* WHAT YOU NEED TO DO:
From the entries below, please gather each line containing the string "picture".

>> begin LISTING

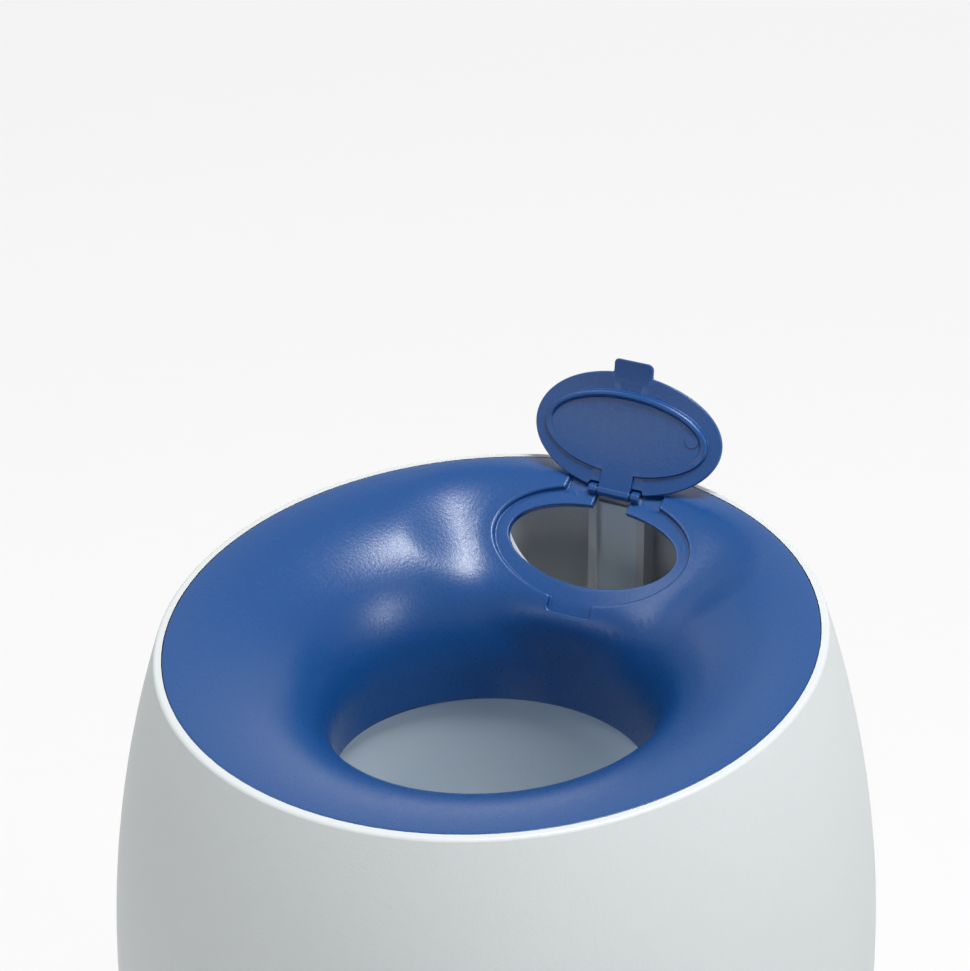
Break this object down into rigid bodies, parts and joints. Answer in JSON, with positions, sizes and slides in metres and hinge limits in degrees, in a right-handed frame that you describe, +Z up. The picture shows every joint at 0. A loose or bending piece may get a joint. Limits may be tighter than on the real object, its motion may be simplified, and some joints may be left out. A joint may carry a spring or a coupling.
{
  "type": "ball-drop dog treat dispenser",
  "caption": "Barrel-shaped dog toy: a ball dropped in the blue funnel rolls down a slide, trips a treadle and turns a drum that drops treats on the slide; hinged hatch over the treat hopper",
  "frame": {"origin": "on the floor under the middle of the body", "axes": "+Z up, the ball outlet towards -Y, the treat hatch towards +Y, +X to the right seen from the outlet"},
  "size_m": [0.239, 0.2404, 0.279],
  "materials": {
    "shell_plastic": "fine satin grain",
    "blue_plastic": "smooth satin gloss",
    "grey_plastic": "satin",
    "slide_plastic": "satin",
    "mechanism_plastic": "satin",
    "steel": "drawn, zinc plated",
    "foot_rubber": "soft matte"
  },
  "bodies": {
    "housing": {"body_shell": "shell_plastic", "funnel_ring": "blue_plastic", "lid_hinge_pin": "steel", "treat_hopper": "grey_plastic", "ball_ramp": "slide_plastic", "drum_housing": "mechanism_plastic", "trigger_shaft": "steel", "return_spring": "steel", "outlet_frame": "blue_plastic", "base_plate": "shell_plastic", "foot_front_left": "foot_rubber", "foot_front_right": "foot_rubber", "foot_rear_left": "foot_rubber", "foot_rear_right": "foot_rubber", "base_screws": "steel", "ring_screws": "steel", "ramp_screws": "steel", "housing_screws": "steel", "hopper_screws": "steel"},
    "lid": {"hopper_lid": "blue_plastic"},
    "gate": {"portion_gate": "slide_plastic"},
    "trigger": {"trigger_lever": "mechanism_plastic"},
    "rod": {"push_rod": "mechanism_plastic"},
    "drum": {"dosing_drum": "mechanism_plastic", "drum_shaft": "steel", "drum_pinion": "mechanism_plastic", "shaft_clips": "steel"}
  },
  "joints": [
    {"name": "lid_hinge", "type": "hinge", "parent": "housing", "child": "lid", "pos_m": [0, 0.08052, 0.23718], "axis": [1, 0, 0], "range_deg": [0, 148]},
    {"name": "gate_slide", "type": "slide", "parent": "housing", "child": "gate", "axis": [0, 0, 1], "range_m": [-0.007, 0]},
    {"name": "trigger_pivot", "type": "hinge", "parent": "housing", "child": "trigger", "pos_m": [0, 0.035, 0.026], "axis": [1, 0, 0], "range_deg": [0, 14]},
    {"name": "rod_slide", "type": "slide", "parent": "housing", "child": "rod", "axis": [0, 0, 1], "range_m": [0, 0.01125], "stiffness_N_per_m": 40, "springref_m": -0.015, "deforming": ["return_spring"]},
    {"name": "drum_spin", "type": "hinge", "parent": "housing", "child": "drum", "pos_m": [0, 0.072, 0.112], "axis": [1, 0, 0], "range_deg": [0, 99.2]}
  ],
  "couplings": [
    {"joint": "rod_slide", "follows": "trigger_pivot", "m_per_rad": 0.045886},
    {"joint": "drum_spin", "follows": "trigger_pivot", "ratio": 7.0593}
  ]
}
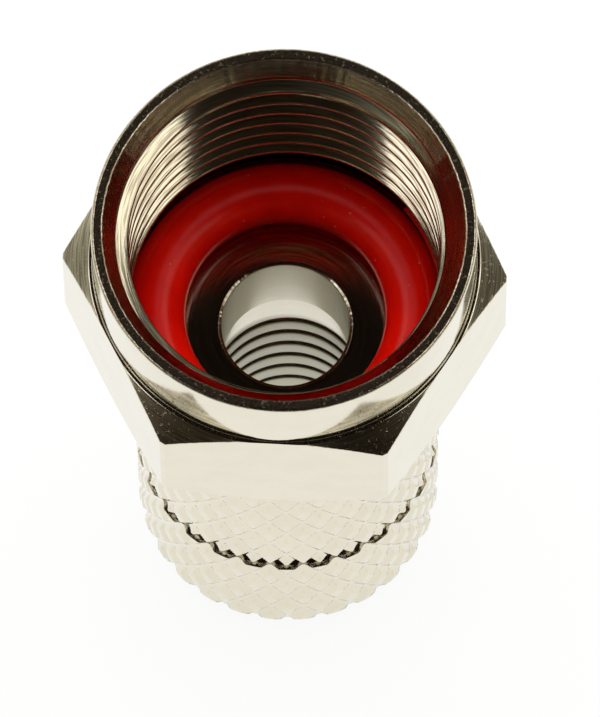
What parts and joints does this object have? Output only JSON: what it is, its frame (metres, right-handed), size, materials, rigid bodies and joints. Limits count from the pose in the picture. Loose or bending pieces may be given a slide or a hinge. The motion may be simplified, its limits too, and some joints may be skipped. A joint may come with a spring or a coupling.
{
  "type": "twist-on coaxial f connector",
  "caption": "Coaxial cable connector with a hexagonal coupling nut turning on a diamond-knurled sleeve, and a rubber sealing ring inside the nut.",
  "frame": {"origin": "centre of the rear (cable) end face of the knurled body, on the connector's axis", "axes": "+Z along the connector's axis from the cable end to the open mouth of the coupling nut; two corners of the nut's hexagon lie on +X and -X at rest"},
  "size_m": [0.0126, 0.011, 0.022],
  "materials": {
    "nut_nickel": "bright nickel plating on turned brass",
    "body_nickel": "bright nickel plating on knurled brass",
    "ring_rubber": "smooth red silicone rubber"
  },
  "bodies": {
    "body": {"knurled_body": "body_nickel", "sealing_ring": "ring_rubber"},
    "nut": {"coupling_nut": "nut_nickel"}
  },
  "joints": [
    {"name": "nut_spin", "type": "hinge", "parent": "body", "child": "nut", "pos_m": [0, 0, 0.0135], "axis": [0, 0, 1], "continuous": true}
  ]
}
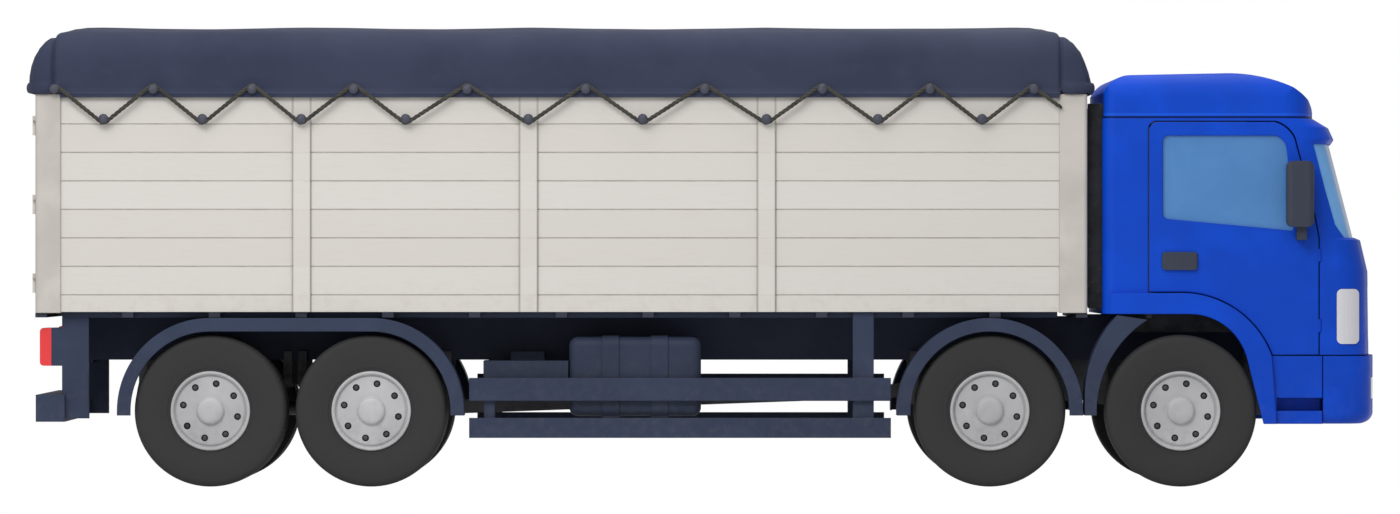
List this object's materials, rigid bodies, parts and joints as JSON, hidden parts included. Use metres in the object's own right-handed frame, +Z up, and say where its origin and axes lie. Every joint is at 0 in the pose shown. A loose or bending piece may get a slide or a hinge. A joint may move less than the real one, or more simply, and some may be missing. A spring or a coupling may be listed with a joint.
{
  "type": "rigid four-axle cargo truck with tarpaulin body",
  "caption": "Rigid forward-control cargo truck: tilting cab, high planked load body under a laced tarpaulin, twin steering axles in front and a tandem on twin wheels behind.",
  "frame": {"origin": "on the ground under the middle of the overall box", "axes": "+X to the truck's front, +Y to its left, +Z up"},
  "size_m": [10.84, 2.87, 3.707],
  "materials": {
    "chassis_paint": "satin",
    "cab_paint": "satin",
    "board_paint": "satin",
    "post_paint": "satin",
    "tarpaulin": "matte",
    "rope": "matte",
    "knob": "matte",
    "tyre": "matte",
    "rim_paint": "satin",
    "glass": "gloss",
    "dark_trim": "matte",
    "red_lens": "gloss",
    "clear_lens": "gloss",
    "deck_wood": "matte",
    "steel": "matte",
    "seat_cloth": "matte"
  },
  "bodies": {
    "chassis": {"frame_rails": "chassis_paint", "frame_crossmembers": "chassis_paint", "engine": "steel", "springs": "steel", "steer_axles": "steel", "drive_line": "steel", "load_deck": "deck_wood", "body_walls": "board_paint", "corner_posts": "post_paint", "tarpaulin": "tarpaulin", "roof_bows": "steel", "lashing_knobs": "knob", "lashing_rope": "rope", "fuel_tanks": "chassis_paint", "lockers": "chassis_paint", "side_guards": "chassis_paint", "mudguards": "chassis_paint", "rear_underrun": "chassis_paint", "tail_lamps": "red_lens"},
    "cab": {"cab_shell": "cab_paint", "cab_roof": "cab_paint", "windscreen": "glass", "headlamps": "clear_lens", "front_bumper": "cab_paint", "cab_steps": "cab_paint", "cab_fenders": "cab_paint", "grille": "dark_trim", "seats": "seat_cloth", "dashboard": "dark_trim"},
    "door_right": {"door_right": "cab_paint", "door_glass_right": "glass", "door_fittings_right": "dark_trim"},
    "rear_door_right": {"rear_door_right": "board_paint"},
    "door_left": {"door_left": "cab_paint", "door_glass_left": "glass", "door_fittings_left": "dark_trim"},
    "rear_door_left": {"rear_door_left": "board_paint"},
    "knuckle_first_left": {"knuckle_first_left": "steel"},
    "knuckle_first_right": {"knuckle_first_right": "steel"},
    "tie_rod_first": {"tie_rod_first": "steel"},
    "knuckle_second_left": {"knuckle_second_left": "steel"},
    "knuckle_second_right": {"knuckle_second_right": "steel"},
    "tie_rod_second": {"tie_rod_second": "steel"},
    "wheel_first_right": {"wheel_first_right": "rim_paint", "tyre_first_right": "tyre"},
    "wheel_first_left": {"wheel_first_left": "rim_paint", "tyre_first_left": "tyre"},
    "wheel_second_right": {"wheel_second_right": "rim_paint", "tyre_second_right": "tyre"},
    "wheel_second_left": {"wheel_second_left": "rim_paint", "tyre_second_left": "tyre"},
    "wheel_third_right": {"wheel_third_right": "rim_paint", "tyre_third_right": "tyre"},
    "wheel_third_left": {"wheel_third_left": "rim_paint", "tyre_third_left": "tyre"},
    "wheel_fourth_right": {"wheel_fourth_right": "rim_paint", "tyre_fourth_right": "tyre"},
    "wheel_fourth_left": {"wheel_fourth_left": "rim_paint", "tyre_fourth_left": "tyre"}
  },
  "joints": [
    {"name": "cab_tilt", "type": "hinge", "parent": "chassis", "child": "cab", "pos_m": [5.15, 0, 0.62], "axis": [0, 1, 0], "range_deg": [0, 50]},
    {"name": "door_right_swing", "type": "hinge", "parent": "cab", "child": "door_right", "pos_m": [4.916, -1.225, 2], "axis": [0, 0, 1], "range_deg": [0, 70]},
    {"name": "rear_door_right_swing", "type": "hinge", "parent": "chassis", "child": "rear_door_right", "pos_m": [-5.38, -1.1225, 2.25], "axis": [0, 0, 1], "range_deg": [0, 180]},
    {"name": "door_left_swing", "type": "hinge", "parent": "cab", "child": "door_left", "pos_m": [4.916, 1.225, 2], "axis": [0, 0, -1], "range_deg": [0, 70]},
    {"name": "rear_door_left_swing", "type": "hinge", "parent": "chassis", "child": "rear_door_left", "pos_m": [-5.38, 1.1225, 2.25], "axis": [0, 0, -1], "range_deg": [0, 180]},
    {"name": "steer_first_left", "type": "hinge", "parent": "chassis", "child": "knuckle_first_left", "pos_m": [3.804, 0.985, 0.608], "axis": [0, 0, 1], "range_deg": [-35, 35]},
    {"name": "steer_first_right", "type": "hinge", "parent": "chassis", "child": "knuckle_first_right", "pos_m": [3.804, -0.985, 0.608], "axis": [0, 0, 1], "range_deg": [-35, 35]},
    {"name": "tie_rod_first_swing", "type": "hinge", "parent": "knuckle_first_left", "child": "tie_rod_first", "pos_m": [3.554, 0.91, 0.467], "axis": [0, 0, 1], "range_deg": [-35, 35]},
    {"name": "steer_second_left", "type": "hinge", "parent": "chassis", "child": "knuckle_second_left", "pos_m": [2.276, 0.985, 0.608], "axis": [0, 0, 1], "range_deg": [-24.5, 24.5]},
    {"name": "steer_second_right", "type": "hinge", "parent": "chassis", "child": "knuckle_second_right", "pos_m": [2.276, -0.985, 0.608], "axis": [0, 0, 1], "range_deg": [-24.5, 24.5]},
    {"name": "tie_rod_second_swing", "type": "hinge", "parent": "knuckle_second_left", "child": "tie_rod_second", "pos_m": [2.026, 0.91, 0.467], "axis": [0, 0, 1], "range_deg": [-24.5, 24.5]},
    {"name": "wheel_first_right_spin", "type": "hinge", "parent": "knuckle_first_right", "child": "wheel_first_right", "pos_m": [3.804, -1.0925, 0.608], "axis": [0, 1, 0], "continuous": true},
    {"name": "wheel_first_left_spin", "type": "hinge", "parent": "knuckle_first_left", "child": "wheel_first_left", "pos_m": [3.804, 1.0925, 0.608], "axis": [0, 1, 0], "continuous": true},
    {"name": "wheel_second_right_spin", "type": "hinge", "parent": "knuckle_second_right", "child": "wheel_second_right", "pos_m": [2.276, -1.0925, 0.608], "axis": [0, 1, 0], "continuous": true},
    {"name": "wheel_second_left_spin", "type": "hinge", "parent": "knuckle_second_left", "child": "wheel_second_left", "pos_m": [2.276, 1.0925, 0.608], "axis": [0, 1, 0], "continuous": true},
    {"name": "wheel_third_right_spin", "type": "hinge", "parent": "chassis", "child": "wheel_third_right", "pos_m": [-2.676, -1.0925, 0.608], "axis": [0, 1, 0], "continuous": true},
    {"name": "wheel_third_left_spin", "type": "hinge", "parent": "chassis", "child": "wheel_third_left", "pos_m": [-2.676, 1.0925, 0.608], "axis": [0, 1, 0], "continuous": true},
    {"name": "wheel_fourth_right_spin", "type": "hinge", "parent": "chassis", "child": "wheel_fourth_right", "pos_m": [-3.964, -1.0925, 0.608], "axis": [0, 1, 0], "continuous": true},
    {"name": "wheel_fourth_left_spin", "type": "hinge", "parent": "chassis", "child": "wheel_fourth_left", "pos_m": [-3.964, 1.0925, 0.608], "axis": [0, 1, 0], "continuous": true}
  ],
  "couplings": [
    {"joint": "steer_first_right", "follows": "steer_first_left", "ratio": 1},
    {"joint": "tie_rod_first_swing", "follows": "steer_first_left", "ratio": -1},
    {"joint": "steer_second_left", "follows": "steer_first_left", "ratio": 0.7},
    {"joint": "steer_second_right", "follows": "steer_first_left", "ratio": 0.7},
    {"joint": "tie_rod_second_swing", "follows": "steer_first_left", "ratio": -0.7}
  ]
}
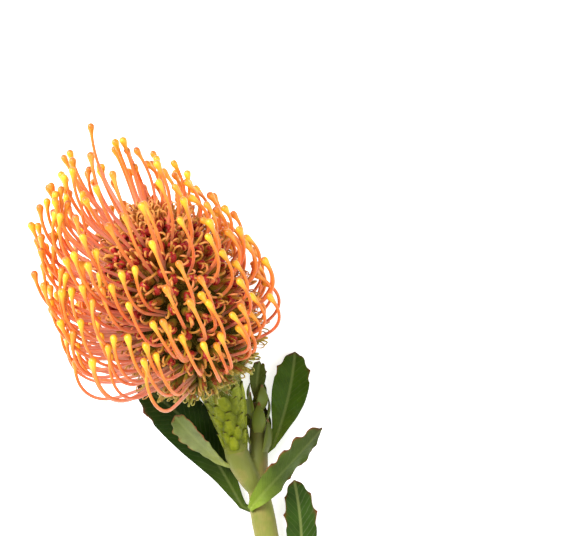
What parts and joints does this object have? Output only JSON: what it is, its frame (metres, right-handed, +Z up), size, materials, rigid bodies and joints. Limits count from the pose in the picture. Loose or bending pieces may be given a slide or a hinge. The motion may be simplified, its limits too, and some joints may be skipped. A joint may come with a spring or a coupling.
{
  "type": "pincushion protea flower",
  "caption": "Cut pincushion protea lying down: a domed head of curved orange pins with yellow tips over curled florets, on a scaly stalk and a leafy stem.",
  "frame": {"origin": "middle of the part's footprint, on the surface that it lies on", "axes": "+Z up from the surface, +Y along the stem towards the flower head, +X to the right seen from above"},
  "size_m": [0.1433, 0.2601, 0.0916],
  "materials": {
    "head": "waxy orange pins with yellow tips, over olive and dark red curled florets with fine hairs",
    "stalk": "yellow-green skin with small pointed bracts and fine down",
    "stem": "smooth pale green bark, a little woody at the cut end",
    "leaf": "leathery matt grey-green with thin red-brown edges and tooth tips"
  },
  "bodies": {
    "root": {"flower_head": "head", "stalk": "stalk", "stem": "stem", "leaf_broad_left": "leaf", "leaf_small_left": "leaf", "leaf_front": "leaf", "leaf_right": "leaf", "leaf_shoot": "leaf", "leaf_low_right": "leaf", "leaf_low_left": "leaf", "leaf_lowest_right": "leaf"}
  },
  "joints": []
}
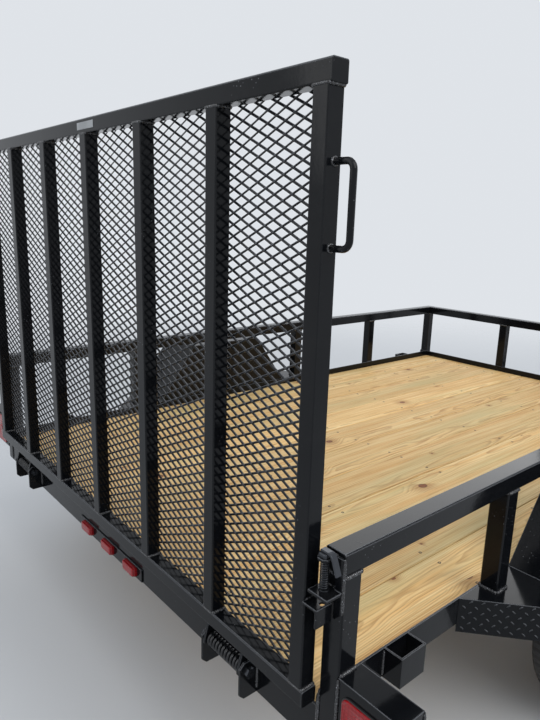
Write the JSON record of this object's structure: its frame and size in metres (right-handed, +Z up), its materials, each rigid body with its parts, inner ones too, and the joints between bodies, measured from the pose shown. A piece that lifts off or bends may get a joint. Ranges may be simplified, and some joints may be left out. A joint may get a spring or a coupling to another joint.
{
  "type": "single-axle utility trailer",
  "caption": "Black single-axle utility trailer with a lengthwise wood deck, tube side rails, folding mesh ramp gate with lift springs, fenders, leaf springs, A-frame tongue and jack.",
  "frame": {"origin": "on the ground, under the middle of the trailer's box, level with the tyres' lowest points", "axes": "+X forwards to the hitch, +Y to the trailer's left, +Z up"},
  "size_m": [4.3624, 2.4638, 1.7482],
  "materials": {
    "black_paint": "gloss",
    "deck_wood": "matte",
    "tyre_rubber": "matte",
    "wheel_paint": "satin",
    "bare_steel": "satin",
    "spring_steel": "satin",
    "jack_finish": "satin",
    "red_lens": "gloss",
    "amber_lens": "gloss",
    "pale_label": "matte"
  },
  "bodies": {
    "chassis": {"side_rails": "black_paint", "rear_sill": "black_paint", "front_header": "black_paint", "crossmembers": "black_paint", "deck_boards": "deck_wood", "top_rails_side": "black_paint", "top_rail_front": "black_paint", "uprights": "black_paint", "stake_pockets": "black_paint", "frame_ears": "black_paint", "hinge_pins": "bare_steel", "latch_brackets": "black_paint", "latch_pins": "bare_steel", "axle_beam": "black_paint", "leaf_springs": "spring_steel", "spring_hangers": "black_paint", "spring_clamps": "bare_steel", "fender_left": "black_paint", "fender_right": "black_paint", "light_boxes": "black_paint", "tail_lamps": "red_lens", "id_lamp_bar": "black_paint", "id_lamps": "red_lens", "side_markers": "amber_lens", "tongue_channels": "black_paint", "coupler": "black_paint", "coupler_latch": "bare_steel", "jack_housing": "jack_finish", "jack_crank": "jack_finish"},
    "gate": {"gate_rails": "black_paint", "gate_posts": "black_paint", "gate_bars": "black_paint", "gate_mesh": "black_paint", "gate_handles": "black_paint", "gate_label": "pale_label", "gate_ears": "black_paint", "latch_tabs": "black_paint", "hinge_springs": "black_paint"},
    "wheel_left": {"tyre_left": "tyre_rubber", "rim_left": "wheel_paint", "hub_left": "bare_steel"},
    "wheel_right": {"tyre_right": "tyre_rubber", "rim_right": "wheel_paint", "hub_right": "bare_steel"},
    "jack_leg": {"jack_leg": "bare_steel"}
  },
  "joints": [
    {"name": "wheel_left_spin", "type": "hinge", "parent": "chassis", "child": "wheel_left", "pos_m": [-0.95621, 1.113, 0.344], "axis": [0, 1, 0], "continuous": true},
    {"name": "wheel_right_spin", "type": "hinge", "parent": "chassis", "child": "wheel_right", "pos_m": [-0.95621, -1.113, 0.344], "axis": [0, 1, 0], "continuous": true},
    {"name": "gate_swing", "type": "hinge", "parent": "chassis", "child": "gate", "pos_m": [-2.16021, 0, 0.487], "axis": [0, -1, 0], "range_deg": [0, 111]},
    {"name": "jack_slide", "type": "slide", "parent": "chassis", "child": "jack_leg", "axis": [0, 0, 1], "range_m": [-0.1, 0.154]}
  ]
}
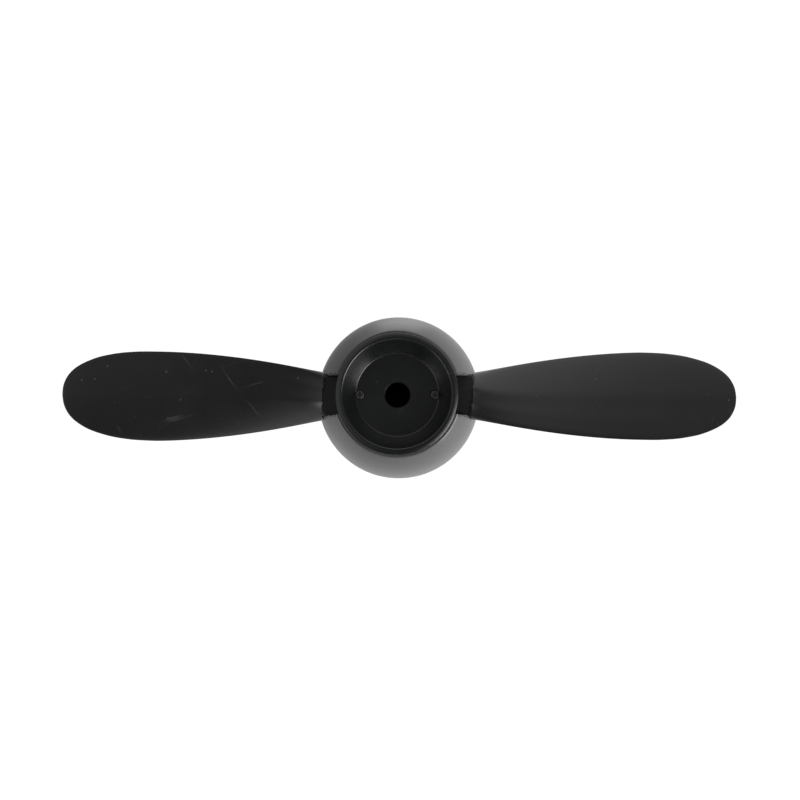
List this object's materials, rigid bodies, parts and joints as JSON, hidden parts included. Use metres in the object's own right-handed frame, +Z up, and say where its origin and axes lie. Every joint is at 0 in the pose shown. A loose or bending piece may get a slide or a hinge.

>> end LISTING

* OUTPUT FOR THIS TASK:
Break this object down into rigid bodies, parts and joints. Answer in JSON, with positions, sizes and slides in metres and hinge limits in degrees, in a right-handed frame that you describe, +Z up. The picture shows every joint at 0. A loose or bending piece may get a joint. Limits may be tighter than on the real object, its motion may be simplified, and some joints may be left out. A joint may carry a spring or a coupling.
What parts and joints does this object have? Output only JSON: what it is, its frame (metres, right-handed), size, materials, rigid bodies and joints. Limits count from the pose in the picture. Loose or bending pieces may be given a slide or a hinge. The motion may be simplified, its limits too, and some joints may be skipped. A joint may come with a spring or a coupling.
What parts and joints does this object have? Output only JSON: what it is, its frame (metres, right-handed, +Z up), size, materials, rigid bodies and joints. Limits count from the pose in the picture. Loose or bending pieces may be given a slide or a hinge. The motion may be simplified, its limits too, and some joints may be skipped. A joint may come with a spring or a coupling.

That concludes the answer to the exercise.